So I didn't sleep till 4am and woke as usual at 7am. Got on Facebook and chatted a bit (to my friend who I've posted about; we're all ok again in spite of my transgressions). At 9.30 started to feel a tightness in my chest, which intensified around my heart. I didn't smoke for over an hour and sipped water while I chatted online. Then I realised it was a panic attack probably brought on by missing my nightly 15mg of Zyprexa (hence the sleeplessness). So I showered and ate; had my morning meds and took the dog for a walk. It helped for about half an hour then the chest pain started again. So I hot-tailed it to the pharmacy and got my Zyprexa wafer script filled. Thank Christ they had them in stock (unusual for a Sunday).
Got home and the tightness continued. Tried distracting myself, then it hit me: a scotch and coke. Fucking alcohol will ease this panic. I can't take any more meds till tonight when they are due, so how to get through today? Pepsi Max and cigs will only intensify anxiety. Jack Daniels and Coke 4 pack pre-mixed for $20 (we have an outrageous 'alco-pops' tax in Australia on pre-mixed drinks to supposedly curb teenage binge drinking....it has only succeeded in driving up sales of bottles of pure spirits) will do the shot. Then I think....think through this drunk (not a drink, a drunk, for that's what it will be). I weigh up the pro's and cons. After 15mins of Will I Won't I, I shoot inside, grab my purse and keys and head out to the shops. Fifteen minutes later I am in the Bottle-O with the aformentioned JD & coke. I get home, roll three cigs, and slowly let the nectar down while inhaling and exhaling nicotine. Heaven.

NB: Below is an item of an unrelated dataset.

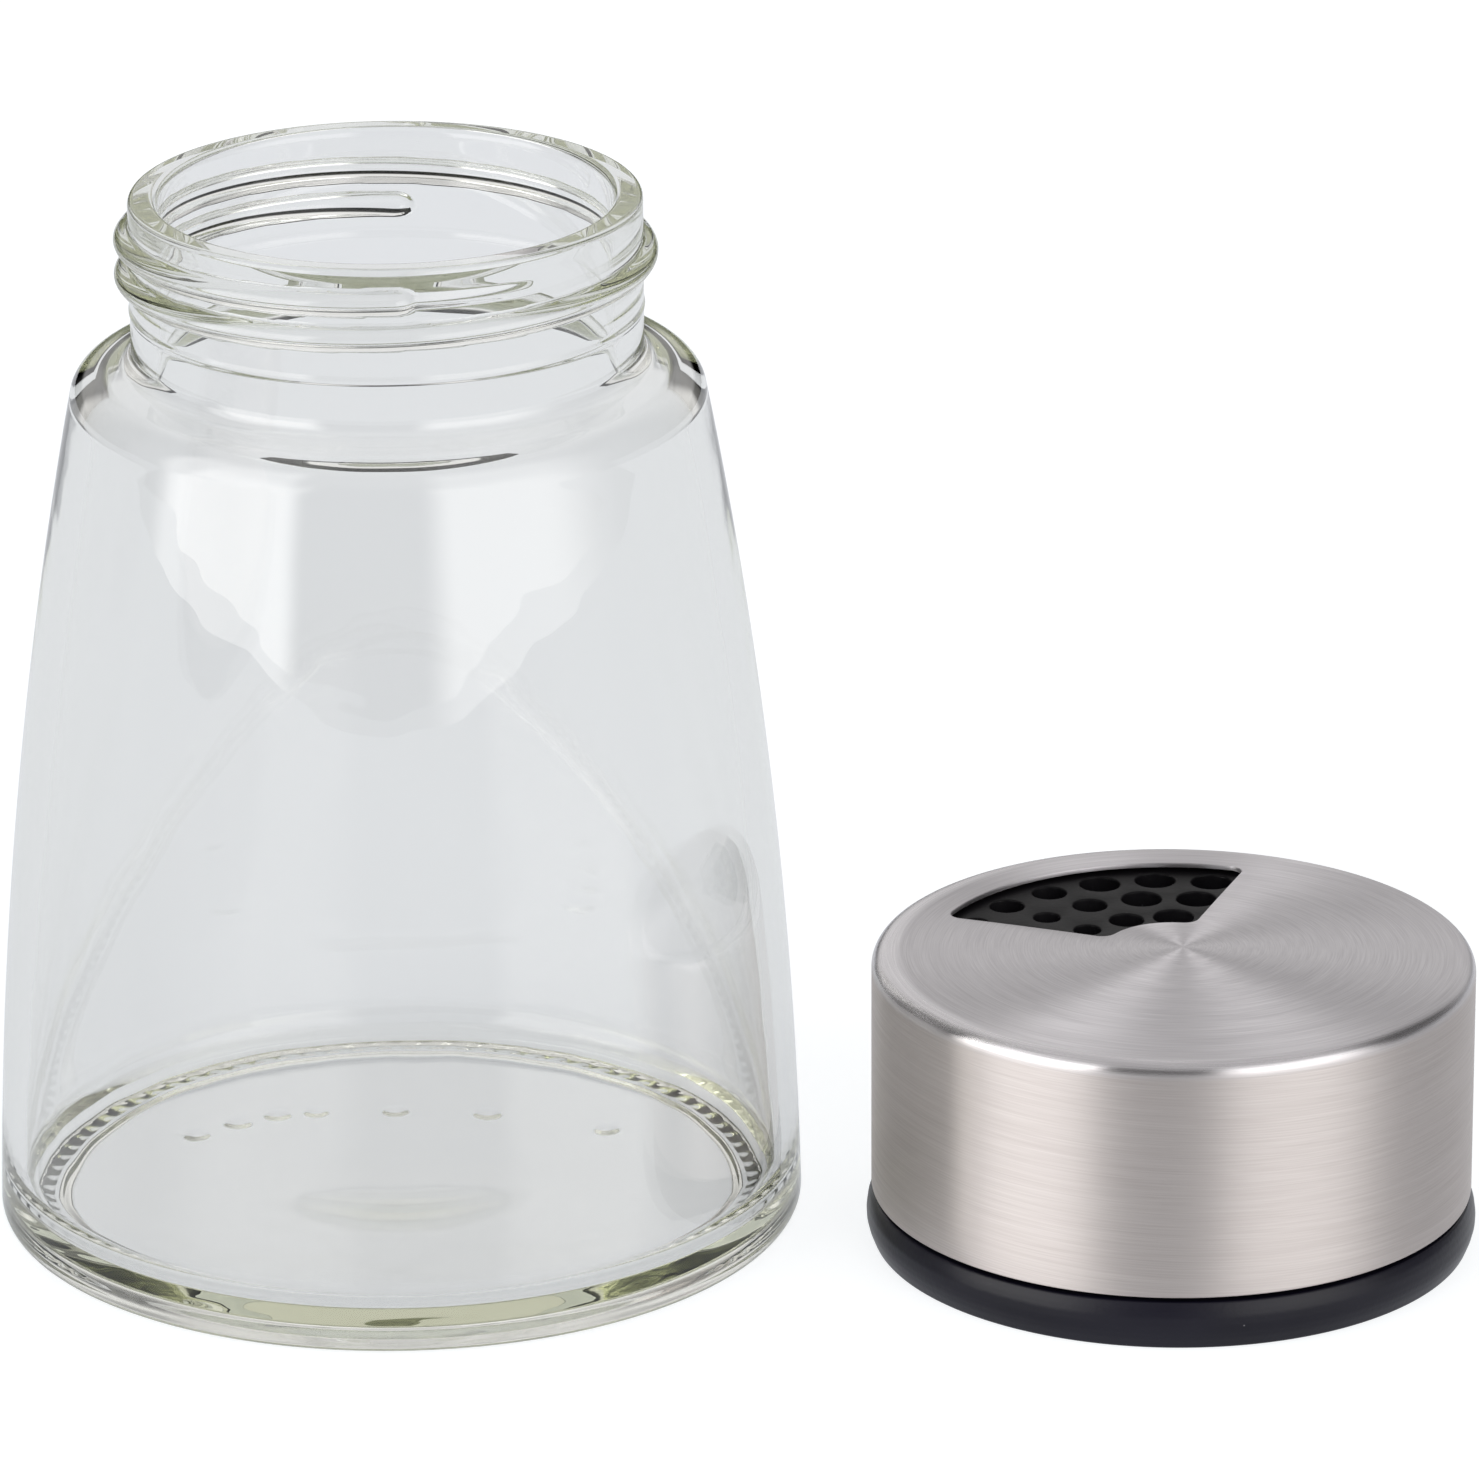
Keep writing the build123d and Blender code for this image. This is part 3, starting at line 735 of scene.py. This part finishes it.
def floor_material():
    """A plain white sweep, with light of its own: more for the camera, less for reflections and glass."""
    n = Nodes("floor_white")
    shader = n.add("ShaderNodeBsdfDiffuse")
    shader.inputs["Color"].default_value = (0.30, 0.305, 0.315, 1.0)
    glow = n.add("ShaderNodeEmission")
    rays = n.add("ShaderNodeLightPath")
    tint = n.add("ShaderNodeMix", data_type="RGBA")
    n.link(rays.outputs["Is Camera Ray"], tint.inputs["Factor"])
    tint.inputs["A"].default_value = (0.955, 0.985, 1.035, 1.0)
    tint.inputs["B"].default_value = (0.97, 0.985, 0.995, 1.0)
    n.link(tint.outputs["Result"], glow.inputs["Color"])
    n.link(n.range(rays.outputs["Is Camera Ray"], 0.0, 1.0, 0.56, 0.86), glow.inputs["Strength"])
    both = n.add("ShaderNodeAddShader")
    n.link(shader.outputs[0], both.inputs[0])
    n.link(glow.outputs[0], both.inputs[1])
    n.link(both.outputs[0], n.output.inputs["Surface"])
    n.material.cycles.emission_sampling = "NONE"
    return n.material


floor_mesh = bpy.data.meshes.new("floor")
near, far = -0.8, 0.9
floor_corners = [(x, y, -FLOOR_DROP) for x, y in ((near, near), (far, near), (far, far), (near, far))]
floor_mesh.from_pydata(floor_corners, [], [(0, 1, 2, 3)])
floor_mesh.materials.append(floor_material())
floor = bpy.data.objects.new("floor", floor_mesh)
bpy.context.scene.collection.objects.link(floor)


ROOM_LIGHT = 0.13
# All angles are in degrees. Azimuth 0 is behind the camera, and 180 is behind the object.
# Each softbox: left and right edge, the softness of both, bottom and top edge, and radiance.
SOFTBOXES = [
    (-84.0, -32.0, 10.0, 9.0, -6.0, 44.0, 2.85),
    (18.0, 74.0, 14.0, 36.0, -6.0, 44.0, 2.25),
]
SOFTBOX_BOTTOM_SOFT, SOFTBOX_TOP_SOFT = 4.0, 24.0
# The wall behind: the azimuth it starts at, its bottom and top edge, and radiance.
BACK_WALL = (138.0, 8.0, 52.0, 0.70)
BACK_WALL_SIDE_SOFT, BACK_WALL_BOTTOM_SOFT, BACK_WALL_TOP_SOFT = 40.0, 5.0, 30.0
# The overhead light: its lower edge, and radiance.
TOP_LIGHT = (52.0, 0.5)
TOP_LIGHT_SOFT = 24.0
# The dark gap low behind the object: the azimuth it starts at, its top edge, and the softness of each.
DARK_GAP = (156.0, 6.0, 8.0, 3.0)
SEEN_BACKGROUND = 0.97


def studio_world():
    """A dark studio: a softbox on each side, a wall behind, a light overhead and a dark gap low behind."""
    world = bpy.data.worlds.new("studio")
    world.use_nodes = True
    tree = world.node_tree
    tree.nodes.clear()

    def add(kind, **settings):
        node = tree.nodes.new(kind)
        for key, value in settings.items():
            setattr(node, key, value)
        return node

    def put(value, socket):
        if isinstance(value, (int, float)):
            socket.default_value = value
        else:
            tree.links.new(value, socket)

    def calc(operation, first, second=0.0):
        node = add("ShaderNodeMath", operation=operation)
        put(first, node.inputs[0])
        put(second, node.inputs[1])
        return node.outputs[0]

    def step(value, at, soft):
        """0 below the angle, 1 above it, with a soft edge."""
        node = add("ShaderNodeMapRange", interpolation_type="SMOOTHSTEP")
        put(value, node.inputs["Value"])
        node.inputs["From Min"].default_value = math.radians(at - soft / 2)
        node.inputs["From Max"].default_value = math.radians(at + soft / 2)
        return node.outputs["Result"]

    def between(value, low, high, low_soft, high_soft):
        return calc("SUBTRACT", step(value, low, low_soft), step(value, high, high_soft))

    way = add("ShaderNodeSeparateXYZ")
    tree.links.new(add("ShaderNodeTexCoord").outputs["Generated"], way.inputs[0])
    x, y, z = way.outputs
    azimuth = calc("ARCTAN2", x, calc("MULTIPLY", y, -1.0))
    elevation = calc("ARCSINE", z)
    level = ROOM_LIGHT
    for low, high, low_soft, high_soft, bottom, top, radiance in SOFTBOXES:
        patch = calc("MULTIPLY", between(azimuth, low, high, low_soft, high_soft),
                     between(elevation, bottom, top, SOFTBOX_BOTTOM_SOFT, SOFTBOX_TOP_SOFT))
        level = calc("ADD", level, calc("MULTIPLY", patch, radiance))
    behind, bottom, top, radiance = BACK_WALL
    patch = calc("MULTIPLY", step(calc("ABSOLUTE", azimuth), behind, BACK_WALL_SIDE_SOFT),
                 between(elevation, bottom, top, BACK_WALL_BOTTOM_SOFT, BACK_WALL_TOP_SOFT))
    level = calc("ADD", level, calc("MULTIPLY", patch, radiance))
    bottom, radiance = TOP_LIGHT
    level = calc("ADD", level, calc("MULTIPLY", step(elevation, bottom, TOP_LIGHT_SOFT), radiance))
    gap_start, gap_top, gap_side_soft, gap_top_soft = DARK_GAP
    gap = calc("MULTIPLY", step(calc("ABSOLUTE", azimuth), gap_start, gap_side_soft),
               calc("SUBTRACT", 1.0, step(elevation, gap_top, gap_top_soft)))
    level = calc("MULTIPLY", level, calc("SUBTRACT", 1.0, gap))
    rays = add("ShaderNodeLightPath")
    seen = add("ShaderNodeMix", data_type="FLOAT")
    put(rays.outputs["Is Camera Ray"], seen.inputs["Factor"])
    put(level, seen.inputs["A"])
    seen.inputs["B"].default_value = SEEN_BACKGROUND
    background = add("ShaderNodeBackground")
    background.inputs["Color"].default_value = (1.0, 0.99, 0.98, 1.0)
    put(seen.outputs["Result"], background.inputs["Strength"])
    tree.links.new(background.outputs[0], add("ShaderNodeOutputWorld").inputs["Surface"])
    return world


bpy.context.scene.world = studio_world()

camera_data = bpy.data.cameras.new("camera")
camera_data.sensor_width = 36.0
camera_data.lens = 240.6
camera_data.clip_start, camera_data.clip_end = 0.05, 20.0
camera = bpy.data.objects.new("camera", camera_data)
CAMERA_PITCH, CAMERA_ROLL, CAMERA_DISTANCE = math.radians(20.176), math.radians(-0.254), 0.77956
LOOK_AT = Vector((0.027205, 0.0, 0.03888))
view_line = Vector((0, math.cos(CAMERA_PITCH), -math.sin(CAMERA_PITCH)))
camera.location = LOOK_AT - view_line * CAMERA_DISTANCE
camera.rotation_mode = "QUATERNION"
camera.rotation_quaternion = (
    Euler((math.pi / 2 - CAMERA_PITCH, 0, 0)).to_quaternion() @ Euler((0, 0, CAMERA_ROLL)).to_quaternion()
)
bpy.context.scene.collection.objects.link(camera)
bpy.context.scene.camera = camera

scene = bpy.context.scene
scene.view_settings.view_transform = "Standard"
scene.cycles.max_bounces = 40
scene.cycles.transmission_bounces = 32
scene.cycles.glossy_bounces = 32
scene.cycles.transparent_max_bounces = 16
scene.cycles.caustics_refractive = True
scene.cycles.caustics_reflective = True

After the second can, I think to myself: This is where a mild to moderate drinker thinks; "I've got that warm glow; I feel a bit giddy and giggly (because they are in company; they usually would never drink alone); I must stop now, I don't like being out of control." That's of course unless they are coping with a crisis: the death of a loved one, a lost job, the disintegration of a relationship, eviction from a rental....etc etc. Social, or moderate drinkers don't get tiddled on their own at around 1pm on a Sunday like I have done today.
I was coping with a panic attack. I am feeling alone today. I am trying to just heal and get over a moderate manic and depressive episode. I would never normally run out of Zyprexa; the past week has seen me preoccupied with my thoughts (well dah....what's new) and how I conduct myself to the extent that I haven't looked out for myself on a practical level. I've lost 2 kilos. I'm disinterested in food. Granted, the weight loss is welcomed considering I sit at a ballooning 85 kilos. Yet the carpet needs vaccuming, the garden needs weeding...eyeyaiyai...ohh Mister Hart...whattamess!!!
On the plus side I've walked my dog the past 3 mornings; that's a first. A bonus from quitting the pamphlet delivery job; walk for pleasure. The dog likes it immensely. It feels good.
I resurrected my dining room from being the engine room for sorting pamphlets (table chocked up on old university textbooks to prevent me leaning and getting a bad back; it looked awful, plus I had to eat my meals on my lap in front of the telly), to being a place where I roll my smokes and eat meals. Plus I put all the good chinaware back on the dresser (it used to house stacks of catalogues when I would sort them onto the dining table into bundles). So that feels and looks better.
Finally, despite having had 2 cans of JD and coke at 2pm on a Sunday and only 3 and a bit hours sleep, I feel quite lively. The Zyprexa really must be a knockout drug; usually by now (after takin gmy usual nightly dose and getting to sleep, say, by 10pm) I am feeling drowsy and in need of a one hour kip or so; that's if I'm up by 7am, which I am most mornings. One way around it is to get up with my dog and then doze in my armchair till 9am; she dozes too. Yet often I feel the early/mid arvo sleepies.
Oh well; medication like Zyprexa keeps me out of hospital: given the past week's activity one would think I'd be particularly grateful about that. I am.